So the Elamites were proably earlier than the Egyptains. Again we have to rely on written proof, which are bound by the earliest written document surviving (in Egypt's dry climate). I am quite sure that a decimal system existed in some societies before they had a writing system. It just depends how they decided to organise their language.




> Copper (A mixture of tin and bronze by human hand)


I guess you meant "Bronze : a mixture of tin and copper". Yet, the bronze age did not first appear in Egypt, but in the Maykop Culture in the Caucasus.




> world's earliest known peace treaty


Earliest known does not equal earliest. There has been wars and peace treaties amongst humans well before the dawn of civilisations. Just look at North American Indians who buried a hatchet instead of writing a treaty.

----------


## Zauriel

> I also doubt some of the "first" things you mentioned.

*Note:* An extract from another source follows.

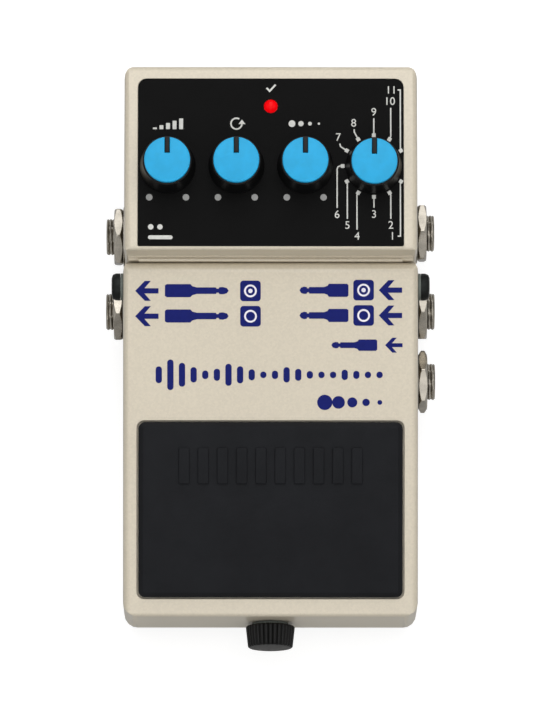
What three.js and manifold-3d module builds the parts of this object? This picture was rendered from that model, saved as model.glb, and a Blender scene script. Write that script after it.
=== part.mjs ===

There is little proof that the Egyptian made the first ship ever, as even prehistoric men had such ships.


Oh, I stand corrected. Please remove ships from the poll. What about other first things that you mentioned you doubted?

----------


## Maciamo

Shall I delete all the "dubbious" or wrong ones ?

----------


## Zauriel

Oui, Monsieur Macianmo.

----------


## Zauriel

> Scientific method : Where did you find that ? The Greeks were the first to "invent" sciences as we understand it today.
> .


It is on the Ancient achievements on http://en.wikipedia.org/wiki/Ancient_Egypt



> The roots of the Scientific method may be traced back to the ancient Egyptians





> I guess you meant "Bronze : a mixture of tin and copper". Yet, the bronze age did not first appear in Egypt, but in the Maykop Culture in the Caucasus..


Oops. Of course, my bad. I easily get headaches reading too much information on Egypt so it was hard to focus on what you're reading too fast.

----------


## Maciamo

> It is on the Ancient achievements on http://en.wikipedia.org/wiki/Ancient_Egypt


Yes, but I wouldn't trust too much a page that has "This article may not conform to the neutral point of view policy." written at the top.  :Relieved:

----------


## Maciamo

I also forgot this about the "first" writing system : "The first writing system is generally believed to have been the Sumerian script, which developed into cuneiform. Egyptian hieroglyphs and perhaps the undeciphered Proto-Elamite script date to approximately the same time, however." Once again, not clear, and probably not Egyptian.

----------


## Maciamo

I have created a new poll (with multiple options this time) removing the debatable points. I will close this thread to avoid confusion.

----------